The Formation of Steep-Sided Islands at the Base of the Mantle

Seismic studies have detected the presence of sharp-edged, flat-topped structures at the base of the mantle in areas believed to be upwelling such as beneath southern Africa and the south Atlantic. Numerical models of thermochemical convection have shown that it is possible for dense material at the base of the mantle to pile up and form such structures. Using a simplified mode of D'', based on the assumption that the layer is intrinsically dense, we illustrate the circumstances in which discrete islands of dense material will form. The D'' layer is represented by a thin dense layer which is compositionally distinct from but mechanically coupled to the rest of the lower mantle. The dominant external mechanism governing the flow within the layer and the displacement of its upper boundary is assumed to be tractions on the upper surface resulting from the convecting mantle above.

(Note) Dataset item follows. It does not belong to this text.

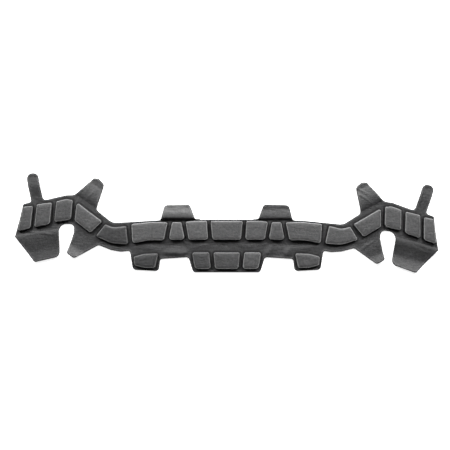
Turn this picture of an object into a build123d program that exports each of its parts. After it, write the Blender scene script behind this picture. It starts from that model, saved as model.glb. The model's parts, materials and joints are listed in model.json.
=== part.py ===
from build123d import *
import math
import os

# A padded liner strip for a head ring, lying flat with its pads up. One leather-like cover has a blister
# moulded over each foam block, a loop-faced backing closes the blocks in behind, and ten tabs round the edge
# fold back over the ring, each with a hook patch on its back. Millimetres, +Z up out of the pads, origin on
# the back face under the centre pad.

# Driving dimensions
BACKING = 1.0  # thickness of the loop-faced backing
SKIN = 0.8  # thickness of the cover
PAD_TOP = 7.0  # height of the blisters above the back face
EDGE_ROUND = 1.4  # rounding of a blister's upper edge
LIP = 1.6  # how far the cover runs past the backing
CHANNEL_GAP = 1.25  # half the break in the cover where the band flexes
BACKING_GAP = 1.6  # half the break in the backing at the same channels
FOLD_GAP = 2.0  # half the break in the cover where a tab folds
FOLD_CLEAR = 4.2  # distance from a tab's fold to the backing
HOOK_MARGIN = 2.4  # distance of a hook patch from its tab's edges
RIGHT_LAY = -7.0  # degrees that the right arm lies lower than the left one's mirror image
RIGHT_PIVOT = (143.0, -16.0)  # point about which the right arm lies over

# Channels where the band flexes, on the right half: upper end, lower end
BROW_CHANNEL = ((25.2, 17.5), (18.3, -59.5))
WAIST = ((137.1, 12.5), (134.1, -30.0))
TEMPLE_CHANNEL = ((210.5, 53.0), (215.2, 7.5))

# Outlines, clockwise from the upper left: x, y, corner radius
CENTRE = [(-25.2, 15.8, 0), (25.2, 15.8, 0), (18.4, -58.5, 0), (-18.4, -58.5, 0)]
BROW = [
    (25.2, 15.8, 0), (92.0, 14.6, 0), (107.5, 13.5, 0), (137.1, 11.6, 0), (134.2, -28.8, 0),
    (131.5, -55.0, 5), (95.0, -57.0, 4), (93.0, -40.0, 3.5), (53.5, -37.5, 4), (47.0, -58.5, 3.5),
    (18.4, -58.5, 0),
]
TEMPLE = [
    (137.1, 11.6, 0), (160.0, 10.5, 17), (182.3, 29.0, 0), (181.6, 31.6, 0), (210.2, 51.0, 0),
    (215.0, 9.0, 0), (213.7, 2.6, 0), (214.0, -1.4, 0), (180.3, -22.9, 0), (162.0, -27.5, 0),
    (148.0, -30.0, 0), (134.2, -28.8, 0),
]
END = [
    (210.8, 50.0, 0), (224.5, 49.5, 21), (258.0, 43.0, 0), (258.6, 46.9, 0), (275.0, 44.4, 0),
    (274.0, 40.6, 0), (285.0, 37.0, 2),
    (289.5, 17.0, 0), (296.0, -7.6, 0), (235.0, 1.5, 0), (235.0, 9.0, 7), (215.0, 9.0, 0),
]
TOP_TAB = [(45.2, 19.5, 0), (52.0, 36.5, 4), (87.0, 35.5, 4), (90.9, 19.5, 0)]
UPPER_STAR = [(181.5, 32.6, 0), (171.0, 64.5, 3.5), (178.0, 72.0, 5), (185.5, 73.0, 3), (209.8, 52.2, 0)]
LOWER_STAR = [(180.3, -22.9, 0), (214.0, -1.4, 0), (214.5, -4.5, 0), (223.5, -31.5, 4), (213.0, -39.0, 5)]
FINGER = [(258.6, 46.9, 0), (264.5, 80.5, 3.5), (274.0, 80.5, 5), (280.0, 74.5, 2), (275.0, 44.4, 0)]
LOBE = [(235.0, 1.5, 0), (296.0, -7.6, 0), (268.5, -44.5, 4), (233.5, -36.5, 8.5)]

# Tabs of the right half: outline, fold line, where the hook patch starts, and whether it lies with the arm
TABS = {
    "top": (TOP_TAB, ((42.0, 19.5), (94.0, 19.5)), 7.5, False),
    "upper_star": (UPPER_STAR, ((212.5, 53.4), (179.0, 30.9)), 17.0, True),
    "lower_star": (LOWER_STAR, ((216.0, -0.1), (178.0, -24.4)), 13.0, True),
    "finger": (FINGER, ((256.0, 47.3), (277.0, 44.1)), 12.0, True),
    "lobe": (LOBE, ((232.0, 1.9), (298.0, -7.9)), 16.0, True),
}

# Blister outlines of the right half: x, y, corner radius. The main row runs outwards from the centre.
CENTRE_MAIN = [(-22.5, 13.5, 2), (22.5, 13.5, 2), (20.0, -13.0, 3), (-20.0, -13.0, 3)]
CENTRE_LOWER = [(-18.5, -30.5, 2), (18.5, -30.5, 2), (16.3, -53.5, 3), (-16.3, -53.5, 3)]
BROW_MAIN = [
    [(27.5, 13.5, 2), (47.0, 13.5, 0), (57.5, 12.0, 2), (53.0, -13.0, 3), (26.0, -13.0, 3)],
    [(63.0, 11.5, 2), (76.0, 11.5, 2), (81.0, -13.0, 3), (58.5, -13.0, 3)],
    [(82.0, 11.5, 2), (104.0, 12.0, 0), (133.0, 9.0, 2), (131.5, -18.0, 3), (109.5, -14.0, 0), (87.5, -13.5, 3)],
]
BROW_LOWER = [
    [(24.5, -30.5, 2), (48.5, -30.5, 2.5), (44.0, -53.5, 4), (22.0, -53.5, 3)],
    [(95.5, -32.0, 1.5), (115.0, -32.5, 20), (129.5, -36.5, 2), (129.0, -48.5, 3), (114.0, -52.0, 26),
     (100.0, -52.0, 2)],
]
TEMPLE_MAIN = [
    [(140.0, 6.0, 1.5), (158.5, 4.0, 17), (169.5, 8.5, 1.5), (182.5, -8.0, 1.5), (160.0, -18.0, 28),
     (137.5, -19.0, 2)],
    [(173.5, 12.5, 1.5), (209.0, 39.5, 2), (212.0, 14.0, 3), (190.0, -3.5, 2.5)],
]
END_MAIN = [
    [(214.5, 42.0, 1.5), (223.0, 44.0, 12), (237.5, 40.5, 1.5), (240.5, 12.0, 2), (217.0, 15.0, 4)],
    [(243.5, 39.0, 1.5), (264.5, 36.5, 2), (268.5, 4.5, 2), (246.5, 9.0, 4)],
    [(270.0, 34.5, 1.5), (284.0, 33.0, 1.5), (291.5, -1.0, 2), (273.5, 3.0, 4)],
]


def place(point, side, with_arm):
    """Where a point of the right half lies on a side: the right arm lies over, and the left is a mirror image."""
    x, y = point[:2]
    if side == "right":
        if with_arm and x > WAIST[0][0] + 0.1:
            turn = math.radians(RIGHT_LAY)
            dx, dy = x - RIGHT_PIVOT[0], y - RIGHT_PIVOT[1]
            x = RIGHT_PIVOT[0] + dx * math.cos(turn) - dy * math.sin(turn)
            y = RIGHT_PIVOT[1] + dx * math.sin(turn) + dy * math.cos(turn)
        return x, y
    return -x, y


def outline_face(outline, side="right", with_arm=False):
    """A flat face with rounded corners from a list of x, y and corner radius."""
    points = [place(p, side, with_arm) for p in outline]
    radii = [p[2] for p in outline]
    face = make_face(FilletPolyline(*points, radius=radii, close=True)).face()
    return face if face.normal_at().Z > 0 else -face


def break_strip(line, half_width, side="right", with_arm=False):
    """A long rectangle along a fold or channel, to part the sheets there."""
    (x0, y0), (x1, y1) = [place(p, side, with_arm) for p in line]
    length = math.hypot(x1 - x0, y1 - y0)
    turn = math.degrees(math.atan2(y1 - y0, x1 - x0))
    return Pos((x0 + x1) / 2, (y0 + y1) / 2) * Rot(0, 0, turn) * Rectangle(length, 2 * half_width)


def slab(face, low, high):
    """A flat layer between two heights."""
    return extrude(Pos(0, 0, low) * face, high - low)


def foam_block(pad_face):
    """The foam under one blister: the blister less the thickness of its skin, rounded above."""
    block = slab(offset(pad_face, amount=-SKIN), BACKING, PAD_TOP - SKIN)
    return fillet(block.edges().group_by(Axis.Z)[-1], EDGE_ROUND - SKIN / 2)


def blister(pad_face):
    """The outside of one moulded blister, before the foam's space is taken out of it."""
    block = slab(pad_face, BACKING, PAD_TOP)
    return fillet(block.edges().group_by(Axis.Z)[-1], EDGE_ROUND)


def write(name, shape):
    """Writes one node's STEP."""
    shape.label = name
    export_step(shape, f"parts/{name}.step")


def write_band_length(name, outline, channels, folds, pads, side="right", with_arm=False):
    """One length of the band: its cover with blisters, the foam in them and the backing behind."""
    face = outline_face(outline, side, with_arm)
    cover_face, backing_face = face, offset(face, amount=-LIP)
    for line, moved in channels:
        cover_face -= break_strip(line, CHANNEL_GAP, side, moved)
        backing_face -= break_strip(line, BACKING_GAP, side, moved)
    for line, moved in folds:
        cover_face -= break_strip(line, FOLD_GAP, side, moved)
        backing_face -= break_strip(line, FOLD_CLEAR, side, moved)
    cover = slab(cover_face, BACKING, BACKING + SKIN)
    for node, pad_outline in pads.items():
        pad_face = outline_face(pad_outline, side, with_arm)
        foam = foam_block(pad_face)
        cover = cover + blister(pad_face) - foam
        write(node, foam)
    write(f"cover_{name}", cover)
    write(f"backing_{name}", slab(backing_face, 0, BACKING))


def write_tab(name, outline, fold, hook_start, with_arm, side):
    """One tab of the cover and the hook patch on its back."""
    face = outline_face(outline, side, with_arm)
    write(f"tab_{name}_{side}", slab(face - break_strip(fold, FOLD_GAP, side, with_arm), BACKING, BACKING + SKIN))
    hook_face = offset(face, amount=-HOOK_MARGIN) - break_strip(fold, hook_start, side, with_arm)
    write(f"hook_{name}_{side}", slab(hook_face, 0, BACKING))


def numbered(kind, numbers, outlines):
    """Node names for a run of foam blocks, with their outlines."""
    return {f"foam_{kind}_{number:02d}": outline for number, outline in zip(numbers, outlines)}


os.makedirs("parts", exist_ok=True)

# Main row blocks are numbered 1 to 17 and lower row blocks 1 to 5, from the left end to the right end
CENTRE_BLOCKS = {"foam_main_09": CENTRE_MAIN, "foam_lower_03": CENTRE_LOWER}
mirrored_channel = tuple((-x, y) for x, y in BROW_CHANNEL)
write_band_length("centre", CENTRE, [(BROW_CHANNEL, False), (mirrored_channel, False)], [], CENTRE_BLOCKS)

for side, step, first_main, first_lower in (("left", -1, 8, 2), ("right", 1, 10, 4)):
    folds = {name: (tab[1], tab[3]) for name, tab in TABS.items()}
    brow = numbered("main", [first_main + step * i for i in range(3)], BROW_MAIN)
    brow |= numbered("lower", [first_lower + step * i for i in range(2)], BROW_LOWER)
    temple = numbered("main", [first_main + step * i for i in (3, 4)], TEMPLE_MAIN)
    end = numbered("main", [first_main + step * i for i in (5, 6, 7)], END_MAIN)
    write_band_length(
        f"brow_{side}", BROW, [(BROW_CHANNEL, False), (WAIST, False)], [folds["top"]], brow, side
    )
    write_band_length(
        f"temple_{side}", TEMPLE, [(WAIST, False), (TEMPLE_CHANNEL, True)],
        [folds["upper_star"], folds["lower_star"]], temple, side, with_arm=True,
    )
    write_band_length(
        f"end_{side}", END, [(TEMPLE_CHANNEL, True)], [folds["finger"], folds["lobe"]], end, side, with_arm=True
    )
    for name, (outline, fold, hook_start, with_arm) in TABS.items():
        write_tab(name, outline, fold, hook_start, with_arm, side)
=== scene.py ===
import functools
import json
import math

import bmesh
import bpy
import numpy as np
from bpy.props import FloatProperty, FloatVectorProperty, PointerProperty
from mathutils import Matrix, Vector
from mathutils.geometry import delaunay_2d_cdt


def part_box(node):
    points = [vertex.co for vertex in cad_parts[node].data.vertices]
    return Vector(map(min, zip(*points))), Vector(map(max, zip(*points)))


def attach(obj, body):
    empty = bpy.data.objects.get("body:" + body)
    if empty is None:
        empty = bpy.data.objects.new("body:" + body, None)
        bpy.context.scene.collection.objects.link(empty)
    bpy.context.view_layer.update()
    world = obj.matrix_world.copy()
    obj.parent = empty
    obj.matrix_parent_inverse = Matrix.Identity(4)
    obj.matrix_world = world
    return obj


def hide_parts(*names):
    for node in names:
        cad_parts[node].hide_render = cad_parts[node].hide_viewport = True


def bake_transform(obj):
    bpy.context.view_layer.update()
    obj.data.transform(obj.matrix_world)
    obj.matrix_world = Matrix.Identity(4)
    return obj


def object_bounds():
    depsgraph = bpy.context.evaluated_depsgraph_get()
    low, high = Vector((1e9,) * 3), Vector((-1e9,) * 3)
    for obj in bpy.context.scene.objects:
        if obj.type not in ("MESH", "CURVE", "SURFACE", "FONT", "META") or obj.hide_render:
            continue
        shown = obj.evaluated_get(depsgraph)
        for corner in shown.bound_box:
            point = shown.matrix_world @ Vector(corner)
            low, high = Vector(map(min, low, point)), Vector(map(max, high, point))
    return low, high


bl_info = {
    "name": "Padded liner strip",
    "version": (1, 0, 0),
    "blender": (4, 5, 0),
    "location": "3D View > Sidebar > Liner strip",
    "description": "Makes the cover, foam pads, lining and hook patches of a padded head-ring liner",
    "category": "Add Mesh",
}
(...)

Horizontal density gradients within the layer due to variations in temperature are also taken into account. In the case where the dense layer couples viscously with the driving convection above we observe solutions where the layer is completely swept away beneath areas of mantle downwelling leaving steep-sided `islands' of dense material beneath upwelling regions. Alternatively, in the case where there is thermal coupling between the layers, the dense layer remains ubiquitous and a cusp-like peak forms beneath upwelling regions. We also use the finite element method to obtain 2-D solutions for large boundary deflection where analytic solutions are not possible. We describe how the size and shape of these steep-sided islands varies with the density of the layer and the buoyancy and viscous forces driving the flow.